自由記述の分析:2回以上の頻度で出現した話題一般(名詞+形容詞・形容動詞・動詞・サ変名詞(する・した))をグラフにまとめました。なお、言葉の組み合わせについて、それに該当する文章がどのようなカテゴリーに分類されているのかを色で示しました。
男女の回答割合とその意味
アンケートの回答者は女性が675名、男性が84名でした。この結果は、男性が不妊治療に対して当事者意識を持ちづらいことを示していると考えられます。妊活、とりわけ不妊治療のメインは女性が行うため、男性側が治療に関わりづらく、当事者意識を持つのは難しい状況が見受けられます。このため、治療に対する知識不足やコミュニケーションの不足が生じ、夫婦間のチクチク言葉につながるのではないかと推測します。
まとめ
今回のアンケート結果から、妊活中の方が他者からの言動に深く影響を受けることが明らかになりました。具体的には、78.3%が「他者からの言動に傷ついたことがある」と回答した一方で、69.09%が「他者からの言動に嬉しかったことがある」と回答しています。これらの結果は、良くも悪くも他者からの言動が妊活中の人々にとって深く影響を与えることを示しています。傷ついた言動は発言者本位な言動が多かった一方、嬉しかった言動には気持ちに寄り添った言葉が多くみられたのが特徴的でした。
チクチク言葉の相手として上位に挙げられた友人・知人、職場の人、親に対しては「今まで通り接してほしい」「放っておいてほしい」という要望が多く寄せられていました。
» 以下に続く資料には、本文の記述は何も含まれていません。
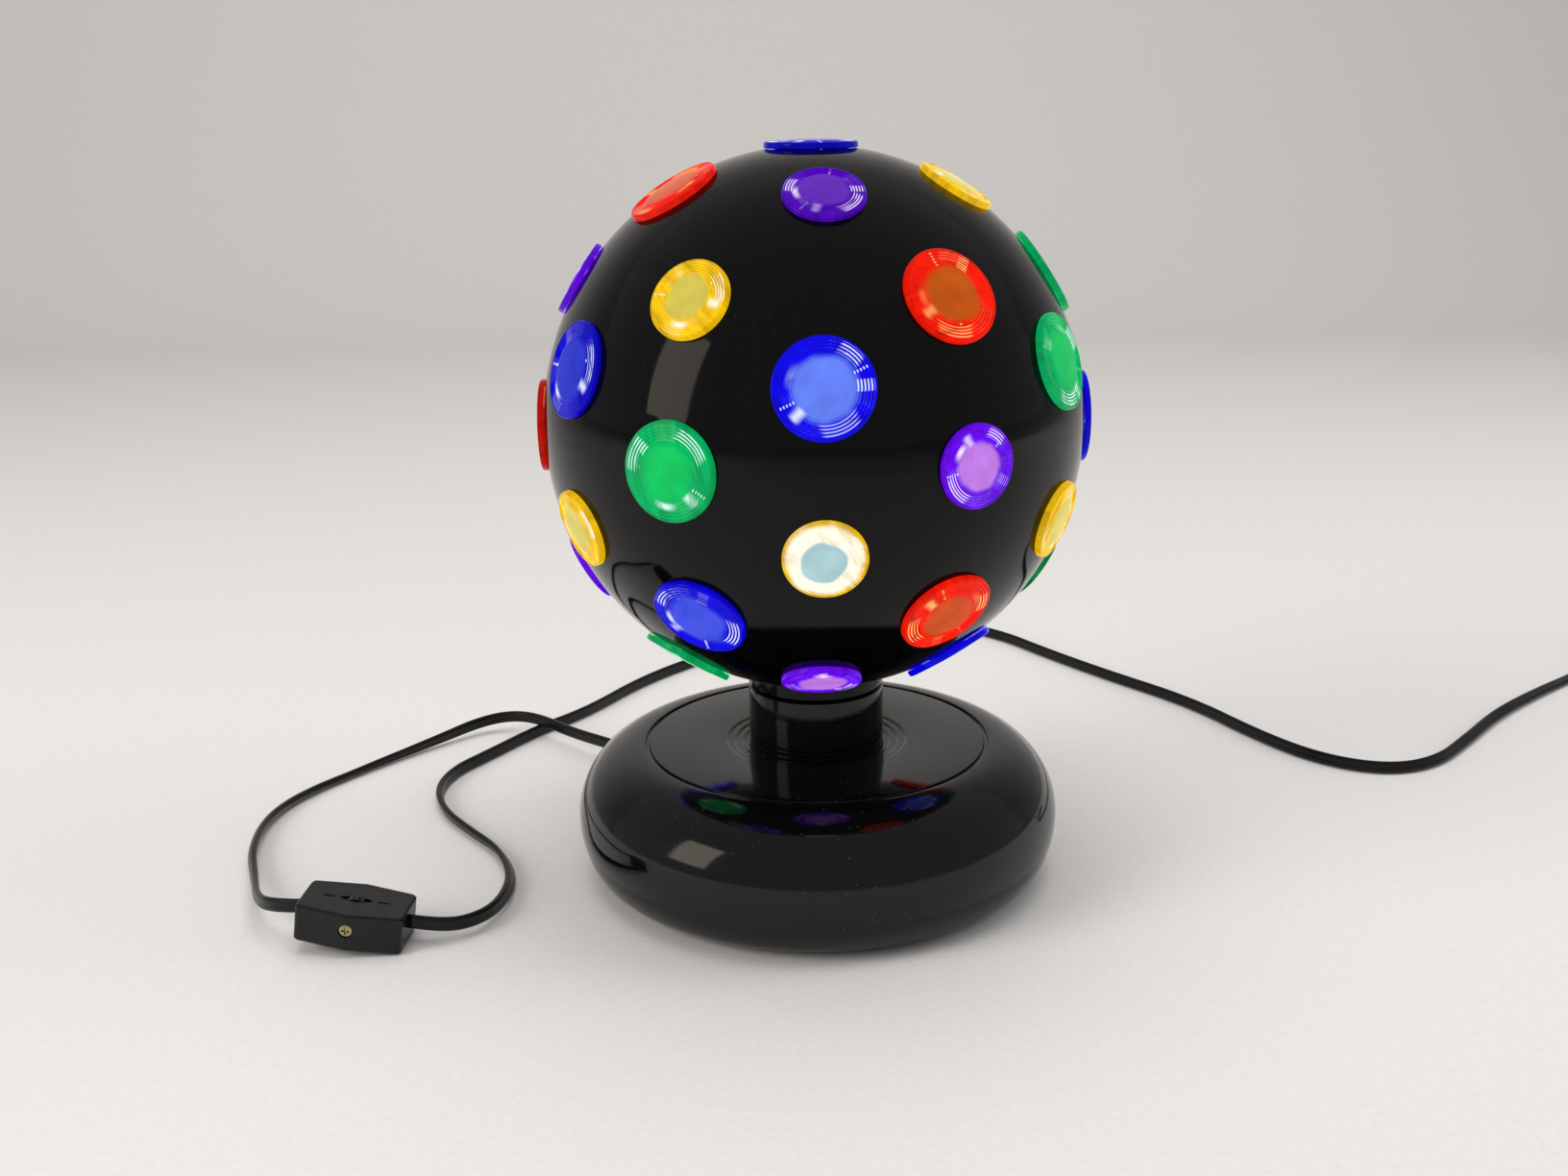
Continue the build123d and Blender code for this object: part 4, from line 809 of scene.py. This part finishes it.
# Lens discs: clear tinted plastic, pressed into round holes in the ball. Each has a rolled
# rim, a band of fine stepped rings round a low dome, and a plug that fills its hole.
ball_radius = 101.5
ball_centre = 181.3
lens_lap = 2.2
lens_seat_gap = 0.05
plug_gap = 0.15
plug_depth = 2.9
plug_chamfer = 0.3
edge_chamfer = 0.2
edge_height = 1.5
disc_height = 2.3
rim_width = 0.7
crown_rise = 0.45
dome_share = 0.62
dome_rise = 0.4
step_count = 5
step_depth = 0.3
lens_columns = 72


def lens_profile(lens_radius):
    """Half outline of one lens, from the plug's middle round the rim to the dome's middle. Over the
    band the height is a straight slope less a saw-tooth, and over the dome it is a parabola."""
    hole = lens_radius - lens_lap
    seat = math.sqrt(ball_radius**2 - hole**2) + lens_seat_gap
    top = seat + disc_height
    plug = hole - plug_gap
    dome = dome_share * lens_radius
    foot = seat - plug_depth
    under = [(0, foot), (plug - plug_chamfer, foot), (plug, foot + plug_chamfer), (plug, seat)]
    under += [(lens_radius - edge_chamfer, seat), (lens_radius, seat + edge_chamfer)]
    under += [(lens_radius, seat + edge_height)]
    roll = np.linspace(0, math.pi / 2, 7)[1:]
    rim_radius = lens_radius - rim_width * (1 - np.cos(roll))
    rim_height = seat + edge_height + (disc_height - edge_height) * np.sin(roll)
    band = np.linspace(1, 0, step_count * 4 + 1)
    saw = step_depth * ((band * step_count) % 1)
    slope = top + crown_rise * (1 - band)
    band_radius = dome + (lens_radius - rim_width - dome) * band
    rise = np.linspace(1, 0, 9)[1:]
    dome_height = top + crown_rise + dome_rise * (1 - rise**2)
    radius = np.concatenate([[point[0] for point in under], rim_radius, band_radius[1:], dome * rise])
    height = np.concatenate([[point[1] for point in under], rim_height, (slope - saw)[1:], dome_height])
    return radius, height


# What shows in a lit lens: a milky middle with a wavering edge, a band shaded by its
# rings, and painted glints, highlights painted where the rings repeat a chip as a row of
# short bars. Each lens has its own painted glints, and the one that a chip shines straight
# through washes out to white.
rim_share = 0.945
lit_inputs = {"Face": None, "Place": None, "Lit": 0.5, "Own": 0.0, "Middle": 0.58, "Soft": 0.08}
lit_outputs = {"Middle": "Float", "Streaks": "Float", "Painted Glints": "Float", "Wash": "Float"}
glow, given, result = shader_group("lit_lens", lit_inputs, lit_outputs)
from_middle = put(glow, "ShaderNodeVectorMath", {0: given["Face"]}, operation="LENGTH").outputs["Value"]
waver = noise(glow, given["Place"], 75.0, 2.0)
wavy_radius = number(glow, "ADD", from_middle, number(glow, "MULTIPLY_ADD", waver, 0.36, -0.18))
inner_edge = number(glow, "SUBTRACT", given["Middle"], given["Soft"])
outer_edge = number(glow, "ADD", given["Middle"], given["Soft"])
in_middle = ramp(glow, wavy_radius, inner_edge, outer_edge, 1.0, 0.0)
glow.links.new(in_middle, result["Middle"])
values = {0: stretched(glow, given["Face"], 1.2, 4.2, 1), 1: stretched(glow, given["Place"], 30, 30, 30)}
flow_place = put(glow, "ShaderNodeVectorMath", values, operation="ADD").outputs["Vector"]
flow = noise(glow, flow_place, 1.0, 3.0, Distortion=0.8)
milk = noise(glow, given["Place"], 130.0, 3.0)
ring_turns = 2 * math.pi * step_count / (rim_share - dome_share)
ring_angle = number(glow, "MULTIPLY_ADD", from_middle, ring_turns, -ring_turns * dome_share)
ring_beat = number(glow, "SINE", ring_angle)
fine_beat = number(glow, "SINE", number(glow, "MULTIPLY", ring_angle, 2.0))
within_rim = ramp(glow, from_middle, 0.92, 0.96, 1.0, 0.0)
on_band = number(glow, "MULTIPLY", ramp(glow, from_middle, 0.55, 0.65), within_rim)
ring_shade = number(glow, "MULTIPLY", number(glow, "MULTIPLY_ADD", fine_beat, 0.4, ring_beat), on_band)
clouded = ramp(glow, milk, 0.25, 0.75, 0.84, 1.14, "LINEAR")
streaked = ramp(glow, flow, 0.28, 0.72, 0.62, 1.2, "LINEAR")
values = {"Factor": in_middle, "A": streaked, "B": clouded}
body_shade = put(glow, "ShaderNodeMix", values, data_type="FLOAT").outputs["Result"]
rim_shade = ramp(glow, from_middle, 0.93, 0.96, 1.0, 0.8)
ringed = number(glow, "MULTIPLY_ADD", ring_shade, 0.17, body_shade)
dimmed = number(glow, "MULTIPLY", rim_shade, ramp(glow, given["Lit"], 0.28, 0.45, 0.5, 1.0))
glow.links.new(number(glow, "MULTIPLY", ringed, dimmed), result["Streaks"])


def own_share(step):
    """A share from 0 to 1 that is one lens's own, for one use of it. Odd steps keep uses apart."""
    place = number(glow, "ADD", given["Own"], step)
    return put(glow, "ShaderNodeTexWhiteNoise", {"W": place}, noise_dimensions="1D").outputs["Value"]


# Painted glints, highlights painted into the glow, each by its angle, half its width, where
# it begins and ends along the lens's radius, and how far the rings cut it into bars, from 0,
# a plain blot, to 1.
bars = ramp(glow, ring_beat, 0.0, 0.45)
painted_glint_kinds = (
    (0.0, 0.13, 0.62, 0.94, 1.0),
    (3.1, 0.16, 0.62, 0.8, 0.0),
    (1.7, 0.42, 0.7, 0.93, 1.0),
    (-1.5, 0.28, 0.72, 0.94, 1.0),
    (-0.7, 0.03, 0.62, 0.92, 1.0),
    (2.5, 0.03, 0.62, 0.9, 1.0),
    (-2.4, 0.3, 0.66, 0.7, 0.0),
)
painted_glint_spread = 1.5
painted_glints = []
for step, (angle, half_width, nearest, furthest, cut) in enumerate(painted_glint_kinds):
    least_turn = angle - painted_glint_spread / 2
    turned_by = number(glow, "MULTIPLY_ADD", own_share(3.7 * step + 1.3), painted_glint_spread, least_turn)
    values = {"Vector": given["Face"], "Angle": turned_by}
    turned = put(glow, "ShaderNodeVectorRotate", values, rotation_type="Z_AXIS")
    parts = put(glow, "ShaderNodeSeparateXYZ", {"Vector": turned.outputs["Vector"]}).outputs
    aside = number(glow, "ABSOLUTE", parts["Y"])
    fade = 0.02 + 0.06 * (1 - cut)
    narrow = ramp(glow, aside, half_width * 0.7 * cut, half_width, 1.0, 0.0)
    begun = ramp(glow, from_middle, nearest - fade, nearest)
    ended = ramp(glow, from_middle, furthest, furthest + fade, 1.0, 0.0)
    patch = number(glow, "MULTIPLY", number(glow, "MULTIPLY", narrow, begun), ended)
    patch = number(glow, "MULTIPLY", patch, ramp(glow, parts["X"], 0.1, 0.3))
    cut_bars = number(glow, "MULTIPLY_ADD", bars, cut, 1.0 - cut)
    strength = ramp(glow, own_share(5.9 * step + 2.1), 0.15, 0.45, 0.2, 1.0)
    painted_glints.append(number(glow, "MULTIPLY", number(glow, "MULTIPLY", patch, cut_bars), strength))
brightest = painted_glints[0]
for painted_glint in painted_glints[1:]:
    brightest = number(glow, "MAXIMUM", brightest, painted_glint)
shown = number(glow, "MULTIPLY", brightest, ramp(glow, flow, 0.3, 0.45, 0.35, 1.0))
glow.links.new(shown, result["Painted Glints"])
wash_end = ramp(glow, wavy_radius, 0.82, 0.98, 1.0, 0.0)
wash_ring = number(glow, "MULTIPLY", ramp(glow, wavy_radius, 0.5, 0.58), wash_end)
wash_lit = number(glow, "MULTIPLY", wash_ring, ramp(glow, given["Lit"], 0.75, 1.0))
glow.links.new(number(glow, "MULTIPLY", wash_lit, ramp(glow, flow, 0.34, 0.5, 0.7, 1.0)), result["Wash"])


def lens_plastic(name, band, middle, painted_glint, middle_share, soft):
    """Clear tinted plastic lit from behind, between its ringed band's and its middle's colours, under
    painted glints.
    """
    material, tree, shader = new_material(name, Emission_Strength=1.0, IOR=1.49, Specular_IOR_Level=0.12)
    face = put(tree, "ShaderNodeUVMap", uv_map="lens_face").outputs["UV"]
    place = put(tree, "ShaderNodeTexCoord").outputs["Object"]
    lit = put(tree, "ShaderNodeAttribute", attribute_name="lit").outputs["Fac"]
    own = put(tree, "ShaderNodeAttribute", attribute_name="own").outputs["Fac"]
    values = {"Face": face, "Place": place, "Lit": lit, "Own": own, "Middle": middle_share, "Soft": soft}
    inside = put(tree, "ShaderNodeGroup", values, node_tree=glow).outputs
    bleached = mixed(tree, ramp(tree, lit, 0.75, 1.0), colour(*middle), colour(168, 202, 208))
    pale = number(tree, "MULTIPLY", inside["Middle"], ramp(tree, lit, 0.3, 0.6, 0.2, 1.0))
    body = mixed(tree, pale, colour(*band), bleached)
    shaded = mixed(tree, 1.0, body, inside["Streaks"], "MULTIPLY")
    washed = mixed(tree, inside["Wash"], shaded, colour(255, 252, 236))
    # Painted glints: the highlight colour laid over the glow where the glint mask is high.
    light = mixed(tree, inside["Painted Glints"], washed, colour(*painted_glint))
    tree.links.new(light, shader.inputs["Emission Color"])
    tree.links.new(mixed(tree, 0.95, body, (0, 0, 0, 1)), shader.inputs["Base Color"])
    smear = noise(tree, place, 70.0, 4.0)
    tree.links.new(ramp(tree, smear, 0.3, 0.7, 0.05, 0.14, "LINEAR"), shader.inputs["Roughness"])
    return material


# The lens kinds, each by its radius, the colours of its band, its middle and its painted
# glints, and the radius and the softness of its middle, as shares of the lens's radius.
large, small = 17.3, 14.5
lens_kinds = {
    "red": (large, (248, 24, 0), (188, 82, 14), (255, 190, 110), 0.56, 0.1),
    "green": (large, (0, 176, 96), (0, 196, 92), (214, 255, 244), 0.56, 0.2),
    "blue": (large, (10, 0, 232), (98, 126, 240), (226, 232, 255), 0.64, 0.1),
    "yellow": (small, (250, 198, 12), (206, 192, 84), (255, 253, 236), 0.58, 0.06),
    "purple": (small, (106, 4, 240), (190, 122, 226), (252, 226, 255), 0.58, 0.08),
}
lens_rows = (
    (90.0, 0.0, ("blue",)),
    (58.5, 3.6, ("purple", "yellow", "blue", "green", "red")),
    (32.5, 31.0, ("red", "green", "blue", "yellow", "purple", "yellow")),
    (16.2, 1.0, ("blue", "green", "red", "purple", "yellow", "blue")),
    (0.0, 31.0, ("purple", "blue", "yellow", "green", "red", "green")),
    (-16.2, 1.0, ("yellow", "yellow", "blue", "green", "red", "yellow")),
    (-32.5, 31.0, ("red", "green", "yellow", "red", "purple", "blue")),
    (-56.0, 1.0, ("purple", "blue", "red", "yellow", "blue", "green")),
)
# How fully a chip shines into each lens that faces the front, by row and place in its row.
# The others run through five steps in turn. Each lens also has its own turn and number.
front_light = {(1, 0): 0.3, (1, 1): 0.6, (1, 4): 0.5, (2, 0): 0.65, (2, 5): 0.55, (3, 0): 0.65}
front_light |= {(3, 1): 0.45, (3, 5): 0.34, (4, 0): 0.65, (4, 5): 0.55, (5, 0): 1.0}
front_light |= {(5, 1): 0.55, (5, 5): 0.55, (6, 0): 0.5, (6, 5): 0.4, (7, 0): 0.65}
least_light, light_range = 0.3, 0.35
for lens_colour, (lens_radius, *look) in lens_kinds.items():
    plastic = lens_plastic("lens_" + lens_colour, *look)
    disc = lathe(*lens_profile(lens_radius), lens_columns)
    discs, faces, lights, owns = [], [], [], []
    for row, (latitude, first, colours) in enumerate(lens_rows):
        for k in [k for k, name in enumerate(colours) if name == lens_colour]:
            lat = math.radians(latitude)
            lon = math.radians(first + 360 * k / len(colours) - 90)
            outward = (math.cos(lat) * math.cos(lon), math.cos(lat) * math.sin(lon), math.sin(lat))
            eastward = (-math.sin(lon), math.cos(lon), 0)
            discs.append(placed(disc, (0, 0, ball_centre), eastward, outward))
            spin = math.radians(47 * k + 23 * (row - 3))
            turn = np.array([[math.cos(spin), math.sin(spin)], [-math.sin(spin), math.cos(spin)]])
            faces.append(disc[..., :2] @ turn / lens_radius)
            in_turn = least_light + light_range * ((7 * row + 3 * k) % 5) / 4
            lights.append(np.full(disc.shape[:2], front_light.get((row, k), in_turn)))
            owns.append(np.full(disc.shape[:2], 1.37 * row + 0.61 * k))
    mesh = merged("lenses_" + lens_colour + "_ringed", discs)
    corner_points = np.zeros(len(mesh.loops), int)
    mesh.loops.foreach_get("vertex_index", corner_points)
    face_map = mesh.uv_layers.new(name="lens_face")
    face_map.data.foreach_set("uv", np.concatenate(faces).reshape(-1, 2)[corner_points].ravel())
    for label, values in (("lit", lights), ("own", owns)):
        attribute = mesh.attributes.new(label, "FLOAT", "POINT")
        attribute.data.foreach_set("value", np.concatenate(values).ravel())
    close_poles(mesh)
    mesh.shade_smooth()
    mesh.set_sharp_from_angle(angle=math.radians(28))
    lenses = show(mesh.name, mesh, plastic)
    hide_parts("lenses_" + lens_colour)
    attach(lenses, "ball")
このことは、周囲の人々が適切な距離感を持ちつつ、支えになるような関わり方が求められていることを示唆しています。
さらに、パートナーとの良好なコミュニケーションは、妊活を支える重要な要素であることがわかりました。パートナーからの嬉しい言葉やパートナーに求めることの多くに「一緒に頑張る」という姿勢が見受けられ、夫婦が一体となって治療に取り組むことの重要性が浮き彫りになりました。
当院は、これらの結果を受けて、妊活中の方々がより良い環境で治療に臨めるよう、夫婦間の理解と協力を促進するための取り組みを強化してまいります。